— BEGIN Excerpted data —

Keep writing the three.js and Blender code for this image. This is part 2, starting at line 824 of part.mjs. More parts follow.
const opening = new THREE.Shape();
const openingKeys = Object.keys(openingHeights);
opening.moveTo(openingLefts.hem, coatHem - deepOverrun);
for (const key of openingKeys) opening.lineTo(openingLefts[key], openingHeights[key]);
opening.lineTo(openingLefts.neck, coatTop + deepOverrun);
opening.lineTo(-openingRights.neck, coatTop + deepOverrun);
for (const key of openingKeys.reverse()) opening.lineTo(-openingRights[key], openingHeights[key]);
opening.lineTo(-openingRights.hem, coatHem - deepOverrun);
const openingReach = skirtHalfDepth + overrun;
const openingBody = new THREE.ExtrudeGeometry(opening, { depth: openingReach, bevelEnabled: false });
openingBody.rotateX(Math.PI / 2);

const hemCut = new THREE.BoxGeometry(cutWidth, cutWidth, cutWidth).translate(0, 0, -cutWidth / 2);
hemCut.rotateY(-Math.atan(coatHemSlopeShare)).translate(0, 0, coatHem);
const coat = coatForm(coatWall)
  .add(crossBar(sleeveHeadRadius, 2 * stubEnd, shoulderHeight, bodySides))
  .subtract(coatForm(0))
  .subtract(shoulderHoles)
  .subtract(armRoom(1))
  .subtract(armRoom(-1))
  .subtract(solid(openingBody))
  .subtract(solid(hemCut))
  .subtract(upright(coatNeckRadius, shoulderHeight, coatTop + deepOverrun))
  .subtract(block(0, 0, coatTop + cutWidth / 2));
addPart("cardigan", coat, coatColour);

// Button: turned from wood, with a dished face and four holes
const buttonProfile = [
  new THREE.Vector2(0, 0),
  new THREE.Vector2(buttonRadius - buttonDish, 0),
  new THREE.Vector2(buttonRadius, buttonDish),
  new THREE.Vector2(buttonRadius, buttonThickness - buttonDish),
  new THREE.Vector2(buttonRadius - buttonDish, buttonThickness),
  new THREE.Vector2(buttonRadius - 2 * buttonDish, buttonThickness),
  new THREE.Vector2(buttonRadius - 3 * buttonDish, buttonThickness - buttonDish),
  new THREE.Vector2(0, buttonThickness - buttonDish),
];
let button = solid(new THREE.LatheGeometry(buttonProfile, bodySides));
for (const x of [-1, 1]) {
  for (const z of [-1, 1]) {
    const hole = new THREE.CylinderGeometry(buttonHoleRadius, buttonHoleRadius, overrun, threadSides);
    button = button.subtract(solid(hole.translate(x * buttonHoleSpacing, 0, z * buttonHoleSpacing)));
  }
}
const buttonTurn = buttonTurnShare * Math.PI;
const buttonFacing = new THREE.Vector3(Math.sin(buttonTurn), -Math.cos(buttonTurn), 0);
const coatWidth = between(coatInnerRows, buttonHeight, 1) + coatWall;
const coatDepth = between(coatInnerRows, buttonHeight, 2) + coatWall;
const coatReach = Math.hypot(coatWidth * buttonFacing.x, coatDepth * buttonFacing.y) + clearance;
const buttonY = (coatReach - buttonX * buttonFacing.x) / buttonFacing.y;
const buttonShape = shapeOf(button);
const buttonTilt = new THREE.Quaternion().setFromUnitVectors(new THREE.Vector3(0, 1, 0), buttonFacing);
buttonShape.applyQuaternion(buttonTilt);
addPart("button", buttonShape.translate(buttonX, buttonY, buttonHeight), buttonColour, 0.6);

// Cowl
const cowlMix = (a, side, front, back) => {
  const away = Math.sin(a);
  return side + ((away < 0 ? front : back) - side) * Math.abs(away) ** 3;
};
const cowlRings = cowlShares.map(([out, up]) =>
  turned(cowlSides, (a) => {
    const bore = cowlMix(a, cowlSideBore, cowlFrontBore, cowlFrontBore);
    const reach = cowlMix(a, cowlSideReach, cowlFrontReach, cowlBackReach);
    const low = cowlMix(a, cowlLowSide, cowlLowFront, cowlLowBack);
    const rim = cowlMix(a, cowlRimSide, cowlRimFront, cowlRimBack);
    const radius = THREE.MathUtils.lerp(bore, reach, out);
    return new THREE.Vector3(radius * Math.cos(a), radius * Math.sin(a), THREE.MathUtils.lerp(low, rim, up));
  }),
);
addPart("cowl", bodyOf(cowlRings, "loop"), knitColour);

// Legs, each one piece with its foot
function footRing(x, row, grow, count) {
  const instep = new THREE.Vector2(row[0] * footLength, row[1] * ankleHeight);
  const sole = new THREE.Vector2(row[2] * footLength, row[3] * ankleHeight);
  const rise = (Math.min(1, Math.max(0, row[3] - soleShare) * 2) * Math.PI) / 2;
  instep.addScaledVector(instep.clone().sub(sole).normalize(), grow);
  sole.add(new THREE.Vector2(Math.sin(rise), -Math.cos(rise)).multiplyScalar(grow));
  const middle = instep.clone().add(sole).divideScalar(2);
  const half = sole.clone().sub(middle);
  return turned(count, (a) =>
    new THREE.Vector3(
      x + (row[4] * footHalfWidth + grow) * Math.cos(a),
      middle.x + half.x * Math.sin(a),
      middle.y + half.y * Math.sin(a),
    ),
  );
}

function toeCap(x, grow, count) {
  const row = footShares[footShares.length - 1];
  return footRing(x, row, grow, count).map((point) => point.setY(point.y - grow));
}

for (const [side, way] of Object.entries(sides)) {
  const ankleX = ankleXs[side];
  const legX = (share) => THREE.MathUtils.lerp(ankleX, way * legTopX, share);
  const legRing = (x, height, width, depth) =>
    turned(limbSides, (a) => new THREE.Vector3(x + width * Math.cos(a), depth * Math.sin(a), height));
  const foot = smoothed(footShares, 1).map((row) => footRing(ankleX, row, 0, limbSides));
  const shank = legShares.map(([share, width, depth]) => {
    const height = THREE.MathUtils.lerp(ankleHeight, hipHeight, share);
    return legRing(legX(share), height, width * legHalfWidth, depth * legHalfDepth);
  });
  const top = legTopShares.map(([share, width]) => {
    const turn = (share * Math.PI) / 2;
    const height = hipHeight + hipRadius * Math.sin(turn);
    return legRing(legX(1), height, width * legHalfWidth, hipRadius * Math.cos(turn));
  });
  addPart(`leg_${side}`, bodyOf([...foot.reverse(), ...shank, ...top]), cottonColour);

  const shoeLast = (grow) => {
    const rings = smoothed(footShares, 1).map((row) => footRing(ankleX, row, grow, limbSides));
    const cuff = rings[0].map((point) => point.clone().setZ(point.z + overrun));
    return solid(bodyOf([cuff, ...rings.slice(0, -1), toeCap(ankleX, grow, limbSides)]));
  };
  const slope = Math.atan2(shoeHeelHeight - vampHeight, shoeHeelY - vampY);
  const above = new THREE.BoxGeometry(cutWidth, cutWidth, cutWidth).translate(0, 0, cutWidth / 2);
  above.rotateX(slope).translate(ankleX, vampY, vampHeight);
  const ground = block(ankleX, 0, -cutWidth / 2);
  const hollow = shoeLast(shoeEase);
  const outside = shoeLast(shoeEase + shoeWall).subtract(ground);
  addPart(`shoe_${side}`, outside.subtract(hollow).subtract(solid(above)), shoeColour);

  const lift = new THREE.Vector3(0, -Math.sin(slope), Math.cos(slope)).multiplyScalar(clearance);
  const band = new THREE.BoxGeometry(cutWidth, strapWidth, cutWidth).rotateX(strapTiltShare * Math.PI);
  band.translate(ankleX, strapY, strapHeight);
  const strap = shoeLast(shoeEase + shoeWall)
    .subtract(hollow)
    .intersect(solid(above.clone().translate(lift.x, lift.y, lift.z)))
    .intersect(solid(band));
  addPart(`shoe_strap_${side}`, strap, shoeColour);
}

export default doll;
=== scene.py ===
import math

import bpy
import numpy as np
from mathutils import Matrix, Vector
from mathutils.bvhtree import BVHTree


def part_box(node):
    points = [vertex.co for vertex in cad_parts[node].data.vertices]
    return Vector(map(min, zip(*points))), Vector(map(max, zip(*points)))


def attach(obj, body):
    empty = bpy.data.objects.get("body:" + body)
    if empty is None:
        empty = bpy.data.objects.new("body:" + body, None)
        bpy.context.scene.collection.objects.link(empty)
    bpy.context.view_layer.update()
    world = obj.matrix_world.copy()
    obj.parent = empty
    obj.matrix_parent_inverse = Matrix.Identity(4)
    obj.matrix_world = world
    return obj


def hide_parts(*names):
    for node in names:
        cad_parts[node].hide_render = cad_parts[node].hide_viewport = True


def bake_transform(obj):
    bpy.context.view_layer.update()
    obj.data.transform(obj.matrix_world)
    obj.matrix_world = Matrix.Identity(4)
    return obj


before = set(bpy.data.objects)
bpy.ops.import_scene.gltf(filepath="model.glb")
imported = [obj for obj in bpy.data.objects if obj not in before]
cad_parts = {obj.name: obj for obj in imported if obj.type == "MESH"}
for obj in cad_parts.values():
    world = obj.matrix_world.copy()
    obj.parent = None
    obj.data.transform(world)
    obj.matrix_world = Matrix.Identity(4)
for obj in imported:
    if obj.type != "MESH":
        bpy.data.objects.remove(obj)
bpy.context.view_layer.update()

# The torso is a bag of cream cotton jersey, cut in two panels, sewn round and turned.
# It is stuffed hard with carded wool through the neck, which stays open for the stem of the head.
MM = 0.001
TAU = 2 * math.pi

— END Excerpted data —
— BEGIN Excerpted data —

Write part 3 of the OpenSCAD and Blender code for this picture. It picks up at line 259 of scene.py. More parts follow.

— END Excerpted data —

> What the task asks:
Return exactly the lines above from the line that has "const lift = new" through the line that has "before = set(bpy.data.objects)", inclusive, and nothing else.

> Result of the exercise:
  const lift = new THREE.Vector3(0, -Math.sin(slope), Math.cos(slope)).multiplyScalar(clearance);
  const band = new THREE.BoxGeometry(cutWidth, strapWidth, cutWidth).rotateX(strapTiltShare * Math.PI);
  band.translate(ankleX, strapY, strapHeight);
  const strap = shoeLast(shoeEase + shoeWall)
    .subtract(hollow)
    .intersect(solid(above.clone().translate(lift.x, lift.y, lift.z)))
    .intersect(solid(band));
  addPart(`shoe_strap_${side}`, strap, shoeColour);
}

export default doll;
=== scene.py ===
import math

import bpy
import numpy as np
from mathutils import Matrix, Vector
from mathutils.bvhtree import BVHTree


def part_box(node):
    points = [vertex.co for vertex in cad_parts[node].data.vertices]
    return Vector(map(min, zip(*points))), Vector(map(max, zip(*points)))


def attach(obj, body):
    empty = bpy.data.objects.get("body:" + body)
    if empty is None:
        empty = bpy.data.objects.new("body:" + body, None)
        bpy.context.scene.collection.objects.link(empty)
    bpy.context.view_layer.update()
    world = obj.matrix_world.copy()
    obj.parent = empty
    obj.matrix_parent_inverse = Matrix.Identity(4)
    obj.matrix_world = world
    return obj


def hide_parts(*names):
    for node in names:
        cad_parts[node].hide_render = cad_parts[node].hide_viewport = True


def bake_transform(obj):
    bpy.context.view_layer.update()
    obj.data.transform(obj.matrix_world)
    obj.matrix_world = Matrix.Identity(4)
    return obj


before = set(bpy.data.objects)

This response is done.